The 300 unionized workers have occupied the building since Friday and plan to camp out at the factory until a settlement is reached. The rich clowns at Bank of America got $25 billion in the recent taxpayer bailout, but is refusing loans to the company. Supposedly the bailout to the banks was to help them make loans to keep businesses going and people in jobs. But it appears that Bank of America wants to hoard the cash. The workers are left hanging out to dry.

Jesse Jackson has joined the workers and over the weekend helped bring them food. Chicago-area Congresspersons Jan Schakowsky and Luis Gutierrez (both strong progressives) have also come out to the factory to offer support for the workers.

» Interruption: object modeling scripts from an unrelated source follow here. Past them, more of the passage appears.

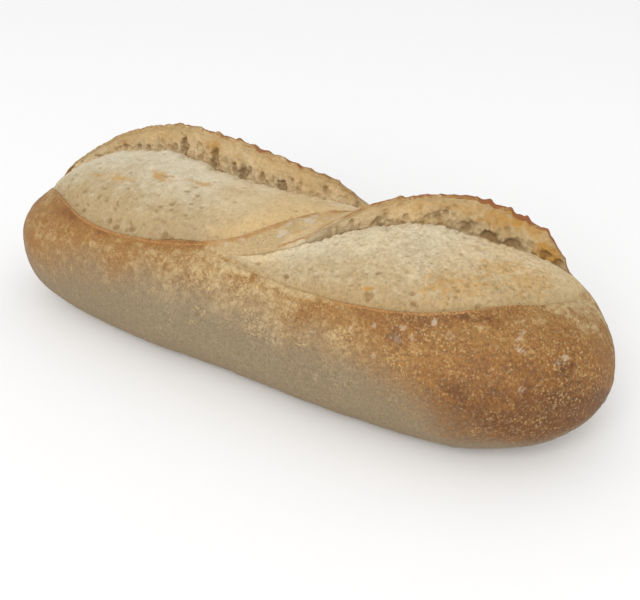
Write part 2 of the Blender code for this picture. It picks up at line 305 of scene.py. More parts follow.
LEFT_SLASH = Slash(
    near_rim=(
        (-143, -2), (-134, -16.5), (-122, -25), (-108, -34.5), (-90, -44.5), (-70, -48.5),
        (-45, -45.8), (-20, -37.5), (-5, -27), (4, -14.5), (11, -3), (19, 6), (32, 17),
    ),
    crest=((-143, 9), (-125, 7), (-100, 10.5), (-60, 12), (0, 13.5), (32, 20)),
    bulge=(
        (-149, 0), (-143, 1), (-137, 2.8), (-122, 4.6), (-106, 7.5), (-90, 8.8), (-68, 10),
        (-56, 7.9), (-43, 5.4), (-28, 3.9), (-10, 2.9), (12, 2.4), (30, 0),
    ),
    depth=((-130, 0), (-112, 4), (-95, 6.8), (-60, 9), (-25, 7.6), (0, 5), (18, 2.3), (30, 0)),
    ear=(
        (-149, 0), (-143, 5.4), (-136, 7.8), (-128, 9.4), (-118, 12.3), (-109, 15.4), (-98, 18.5),
        (-84, 20.8), (-68, 22.4), (-52, 22), (-34, 20), (-17, 17), (0, 13.8), (10, 12), (17, 7.8),
        (25, 2.8), (32, 0),
    ),
    teeth=(
        (-98, 0), (-84, 0.5), (-71, 1.6), (-60, 0.9), (-49, 2), (-37, 2), (-29, 1.9), (-21, 2.3),
        (-12.5, 1.7), (-6, 1.4), (1, 2.8), (7.5, 1.6), (14, 4.4), (21, 2.6), (26, 1.5),
    ),
    gap=7.5,
    opens=(14, 14),
    reach=((-150, 64), (150, 64)),
    parked=(56, 90),
    parks_right=True,
    knots=(),
    fades=(10, 8),
    cut_edge=((-150, 0.6), (-122, 0.6), (-100, 1), (-22, 1), (22, 1), (34, 0)),
    band=(
        (-150, -0.2), (-122, -0.12), (-105, 0.16), (-70, 0.16), (-30, 0.2), (-8, -0.1), (32, 0),
    ),
    band_reach=((-150, 10), (-118, 13), (-100, 9), (-85, 5), (-20, 5), (32, 3)),
)
RIGHT_SLASH = Slash(
    near_rim=(
        (-20, -46), (4, -47.5), (33, -49.3), (60, -47.4), (76, -44), (90, -38), (104, -27.3),
        (114, -16.3), (122, -7), (129, 10), (134, 36),
    ),
    crest=(
        (-20, -43), (4, -38), (22, -24), (40, -10.5), (60, 1), (85, 10.5), (105, 19), (120, 28),
        (134, 45),
    ),
    bulge=(
        (8, 0), (20, 0.3), (29, 1.4), (39, 3.8), (49, 5.9), (60, 6.8), (70, 6.9), (80, 5.6),
        (90, 4.8), (102, 4.7), (113, 4.3), (122, 3.6), (131, 1.8), (140, 0),
    ),
    depth=((-8, 0), (8, 1.7), (28, 4.2), (50, 6.7), (70, 8), (95, 6.7), (112, 3.9), (126, 0)),
    ear=(
        (8, 0), (15, 0.5), (21, 1.7), (27, 4.4), (34, 8.3), (40, 11.4), (48, 14.5), (59, 16.5),
        (71, 18.5), (83, 19), (93, 18.6), (100, 17.1), (106, 15.4), (112, 14), (116, 9.6),
        (120, 4.6), (124, 3), (129, 1), (134, 0),
    ),
    teeth=(
        (46, 0), (54, 1.2), (64, 0.4), (74, 0.4), (83, 1), (88, 1), (96.5, 1.6), (103, 1.7),
        (111, 1.6), (119, 2.6), (123, 0.8),
    ),
    gap=5,
    opens=(48, 14),
    reach=((0, 24), (25, 30), (65, 62), (136, 62)),
    parked=(-86, -60),
    parks_right=False,
    knots=((53, 0.8), (82, 0.5), (87, 0.6), (95, 0.9), (101.5, 1.2), (110, 0.8), (118.5, 1.4)),
    fades=(40, 10),
    cut_edge=((-20, 0), (10, 0.25), (40, 0.35), (55, 0.9), (104, 0.9), (122, 0.2), (134, 0)),
    band=(
        (-34, 0), (-20, 0), (-5, -0.2), (15, -0.22), (38, -0.2), (55, 0.08), (80, 0.34), (98, 0.22),
        (112, 0.14), (134, -0.2),
    ),
    band_reach=((-5, 3), (40, 4), (75, 12), (134, 8)),
)
SLASHES = (LEFT_SLASH, RIGHT_SLASH)


def fullness(x, ends):
    """1 over most of the length, falling to 0 in a rounded end."""
    s = np.clip(2 * x / LENGTH, -1, 1)
    return np.sqrt(1 - np.abs(s) ** np.where(s < 0, *ends))


def section(x, angle):
    """(y, z) of the plain loaf at x and at an angle in degrees from the top to the back."""
    s = 2 * x / LENGTH
    side, rise = fullness(x, SIDE_ENDS), fullness(x, TOP_ENDS)
    half = WIDTH / 2 * side * (1 + FATTER_RIGHT * s) * (1 - WAIST * (1 - s * s) ** 2)
    tip = HEIGHT * np.where(s < 0, *END_HEIGHT) * (1 - rise)
    top = tip + HEIGHT * rise * (1 + FATTER_RIGHT / 2 * s)
    belly = tip + (top - tip) * BELLY
    across, up = np.sin(np.radians(angle)), np.cos(np.radians(angle))
    power = 2 / np.where(up > 0, ROUND_TOP, ROUND_FOOT)
    reach = np.where(up > 0, top - belly, belly - tip + SETTLED * rise)
    y = half * np.sign(across) * np.abs(across) ** power
    z = belly + reach * np.sign(up) * np.abs(up) ** power
    return y, z


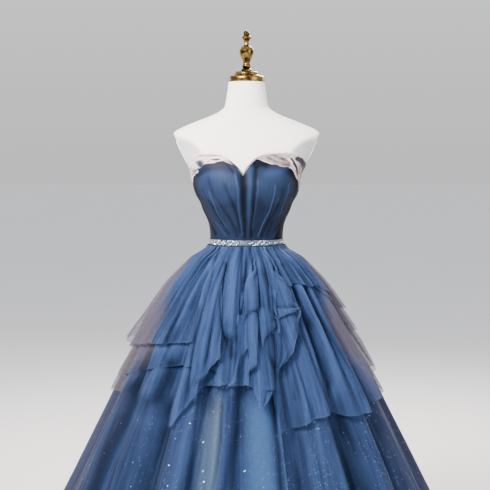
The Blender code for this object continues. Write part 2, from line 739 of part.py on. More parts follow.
def make_cascade(name, edges, hem, collection):
    """A pointed flounce that hangs from the waist over the tiers, with soft folds of its own."""
    plain = skirt_surface("cascade")

    def folded(across, z):
        left = read(edges, "z", "left", z)
        right = read(edges, "z", "right", z)
        angle = left + (right - left) * across
        ease = min(1.0, max(0.0, (SKIRT_TOP - z) / CASCADE_EASE))
        out = CASCADE_FOLD_HEIGHT * ease * (0.5 - 0.5 * math.cos(2 * math.pi * CASCADE_FOLDS * across))
        return moved_out(plain, angle, z, out)

    outer, inner = [], []
    step_across, step_z = 0.01, 0.002
    for row in range(len(GATHER_ROWS) + CASCADE_ROWS):
        outer_row, inner_row = [], []
        for across in spread(0.0, 1.0, CASCADE_COLUMNS):
            low = read(hem, "across", "z", across, straight_through)
            z = (list(GATHER_ROWS) + spread(GATHER_ROWS[-1], low, CASCADE_ROWS)[1:])[row]
            along = folded(across + step_across, z) - folded(across - step_across, z)
            up = folded(across, z + step_z) - folded(across, z - step_z)
            point = folded(across, z)
            outer_row.append(point)
            inner_row.append(point - wall_thickness(z) * along.cross(up).normalized())
        outer.append(outer_row)
        inner.append(inner_row)
    wall_between(name, outer, inner, "tulle_blue", collection)


def main():
    clear_scene()
    collection = bpy.data.collections.new("prom_dress_on_form")
    bpy.context.scene.collection.children.link(collection)
    make_torso(collection)
    make_arm_plate("left", collection)
    make_arm_plate("right", collection)
    turned("neck_cap", CAP_PROFILE, "brass", collection, steps=24)
    turned("finial", FINIAL_PROFILE, "brass", collection, steps=16)
    make_stand(collection)
    make_bodice(collection)
    make_drape("neckline_drape_left", -180.0, CENTRE_SEAM, collection)
    make_drape("neckline_drape_right", CENTRE_SEAM, 180.0, collection)
    make_belt(collection)
    make_lining(collection)
    make_glitter_skirt(collection)
    make_tier("tier_bottom", "bottom", BOTTOM_TIER_HEM, 3, collection)
    make_tier("tier_middle", "middle", MIDDLE_TIER_HEM, 2, collection)
    make_tier("tier_top", "top", TOP_TIER_HEM, 2, collection)
    make_cascade("cascade_left", LEFT_CASCADE_EDGES, LEFT_CASCADE_HEM, collection)
    make_cascade("cascade_right", RIGHT_CASCADE_EDGES, RIGHT_CASCADE_HEM, collection)


main()
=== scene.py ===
"""A strapless prom dress with a sweetheart bodice and a tiered tulle skirt, on a limbless dress form.

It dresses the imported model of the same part, in metres with +Z up. The dress faces -Y.
Angles round the figure are in degrees from the centre front, positive towards +X.
"""

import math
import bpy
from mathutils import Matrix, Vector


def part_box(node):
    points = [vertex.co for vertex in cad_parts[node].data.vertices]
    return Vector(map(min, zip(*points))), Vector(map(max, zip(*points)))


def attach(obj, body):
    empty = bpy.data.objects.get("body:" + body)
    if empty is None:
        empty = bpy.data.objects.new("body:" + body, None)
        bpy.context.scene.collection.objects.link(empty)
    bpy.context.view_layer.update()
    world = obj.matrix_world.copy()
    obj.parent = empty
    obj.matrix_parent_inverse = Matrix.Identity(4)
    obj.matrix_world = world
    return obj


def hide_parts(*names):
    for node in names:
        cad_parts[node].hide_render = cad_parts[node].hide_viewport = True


bl_info = {
    "name": "Prom dress on a dress form",
    "version": (1, 0, 0),
    "blender": (4, 5, 0),
    "location": "3D View > Sidebar > Prom dress",
    "description": "Makes the cloth, belt, form and studio of a prom dress shown on a dress form",
    "category": "Object",
}

from collections import namedtuple

import bmesh
import bpy
import numpy as np
from bpy.props import FloatProperty, FloatVectorProperty, IntProperty, PointerProperty
from mathutils import Vector

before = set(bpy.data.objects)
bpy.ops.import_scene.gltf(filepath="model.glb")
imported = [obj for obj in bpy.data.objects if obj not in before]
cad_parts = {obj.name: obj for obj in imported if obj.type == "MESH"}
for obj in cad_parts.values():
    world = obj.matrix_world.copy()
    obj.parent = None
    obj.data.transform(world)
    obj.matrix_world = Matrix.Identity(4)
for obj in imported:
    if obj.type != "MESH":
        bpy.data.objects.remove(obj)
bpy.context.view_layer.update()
BODY = "root"

# Driving heights, as in the frame
HEM_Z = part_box("lining_front")[0][2]
BELT_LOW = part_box("belt")[0][2]
BELT_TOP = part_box("belt")[1][2]
NECK_TOP_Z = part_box("form_torso")[1][2]
SKIRT_LIFT = 0.003
SKIRT_TOP = BELT_LOW - 0.0004
BODICE_LOW = BELT_LOW + 0.0004
SEAM = 0.0003

# Points round and down the widest sheets, which keep all of the sheets under a million triangles
TIER_COLUMNS = 900
TIER_ROWS = 68
SKIRT_COLUMNS = 480
SKIRT_ROWS = 100

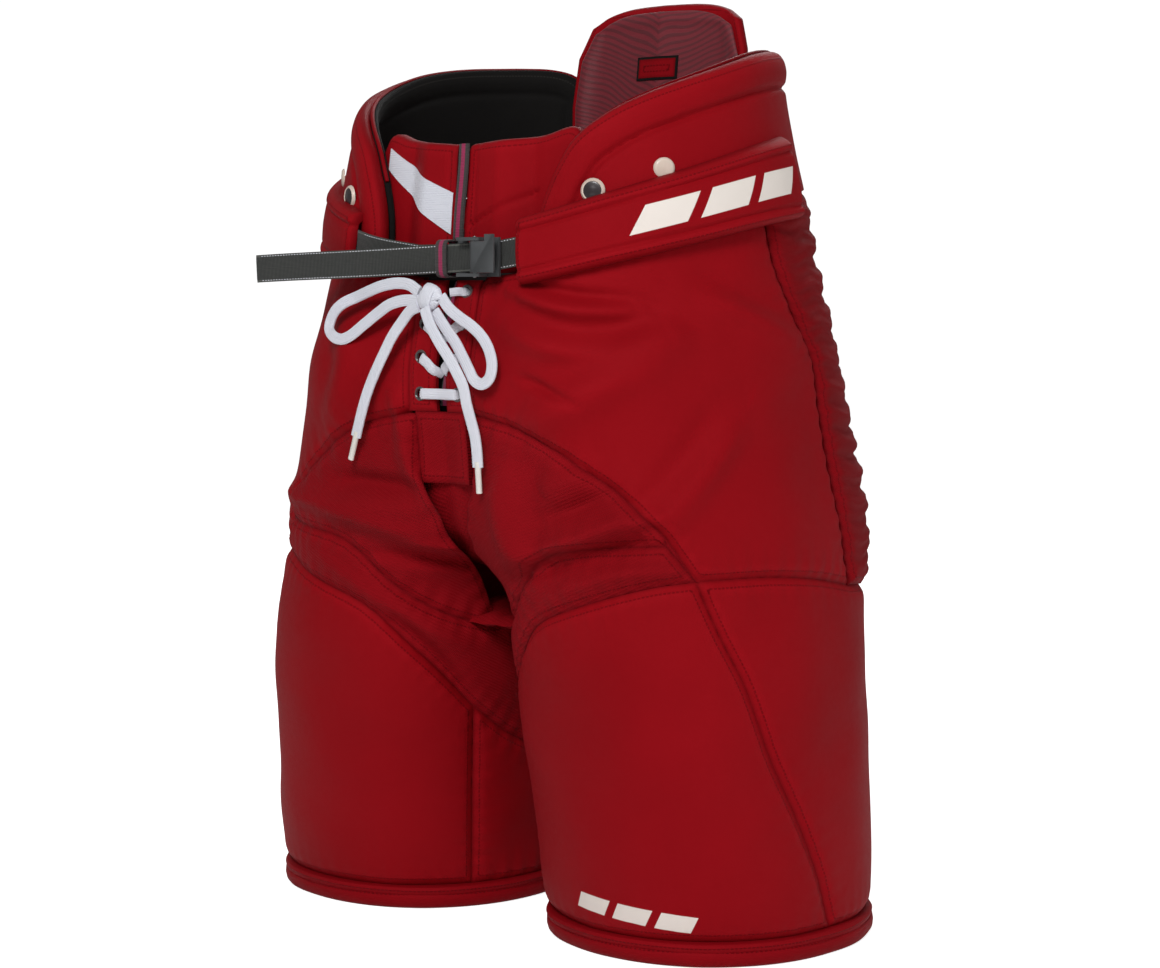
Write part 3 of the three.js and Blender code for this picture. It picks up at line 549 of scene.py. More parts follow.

Gutierrez tried to organize a meeting between the company and the union but the company didn't show. Another try for a meeting is to happen today.

Workers all across America should occupy their production facilities, take collective ownership, and take their future into their own hands. Why can't auto workers occupy their plants and demand that they build rail systems and fuel efficient cars? Why can't workers demand that tax breaks for the rich and corporate powers be cancelled so that money is available to create/sustain needed jobs across the nation? How can the banks be handed truckloads of our cash with no demands for them to help struggling communities?

The big difference to me between today and the "Great Depression" is that we have virtually no industry in this country this time around. There is little to fall back on. We are a nation of paper shufflers and data entry specialists.

This is the moment in our history to stand up and raise your voice - stand in solidarity with those who are being locked out. You might be next.

Help light and sustain the fires of resistance to oligarchy.

The Democrats are now fully in control of all government. Put some heat on them. Make demands now.